- [Data lines]
··········

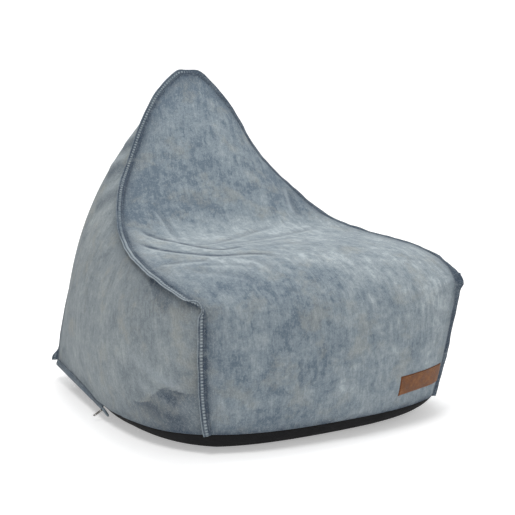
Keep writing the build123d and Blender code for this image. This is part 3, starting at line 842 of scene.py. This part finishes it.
def flange(name, line, out, lean, seed, worn, gloom):
    """A doubled, turned-out seam allowance. lean, worn and gloom are functions of the place along it:
    the angle at which it lies over, how pale it is and how dark. Also returns its stitches' guides."""
    along, out, across = directions(line, out)
    run_at = lengths_along(line)
    lean = lean(run_at) + 0.11 * ripple(run_at, 0.05, seed) + 0.08 * ripple(run_at, 0.02, seed + 1)
    wide = FLANGE_WIDTH * MM * (1 + 0.05 * ripple(run_at, 0.04, seed + 3))
    near, far = (row / FLANGE_WIDTH for row in ROWS)
    steps = np.array([-0.08, 0.05, near - 0.07, near, near + 0.07, 0.36, 0.5, 0.64, far - 0.07, far,
                      far + 0.07, 0.93, 0.985])
    thick = np.array([0.5, 0.9, 0.95, 0.55, 0.9, 1.08, 1.15, 1.08, 0.9, 0.55, 0.9, 0.85, 0.5])
    spine, turned, place, before = [], [], line, 0.0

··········

- [What the task requires]
Write the listing out again, exactly as it reads.

- [Solution]
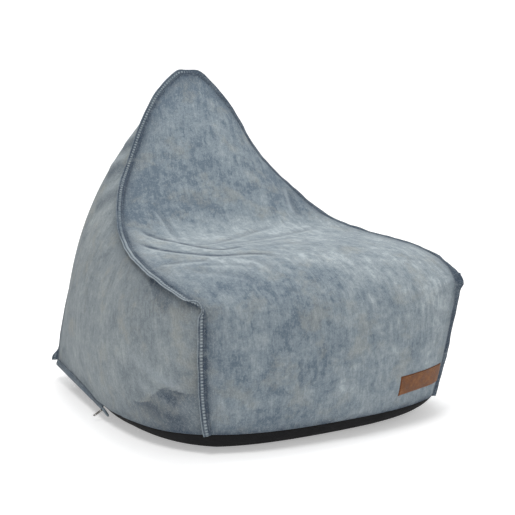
Keep writing the build123d and Blender code for this image. This is part 3, starting at line 842 of scene.py. This part finishes it.
def flange(name, line, out, lean, seed, worn, gloom):
    """A doubled, turned-out seam allowance. lean, worn and gloom are functions of the place along it:
    the angle at which it lies over, how pale it is and how dark. Also returns its stitches' guides."""
    along, out, across = directions(line, out)
    run_at = lengths_along(line)
    lean = lean(run_at) + 0.11 * ripple(run_at, 0.05, seed) + 0.08 * ripple(run_at, 0.02, seed + 1)
    wide = FLANGE_WIDTH * MM * (1 + 0.05 * ripple(run_at, 0.04, seed + 3))
    near, far = (row / FLANGE_WIDTH for row in ROWS)
    steps = np.array([-0.08, 0.05, near - 0.07, near, near + 0.07, 0.36, 0.5, 0.64, far - 0.07, far,
                      far + 0.07, 0.93, 0.985])
    thick = np.array([0.5, 0.9, 0.95, 0.55, 0.9, 1.08, 1.15, 1.08, 0.9, 0.55, 0.9, 0.85, 0.5])
    spine, turned, place, before = [], [], line, 0.0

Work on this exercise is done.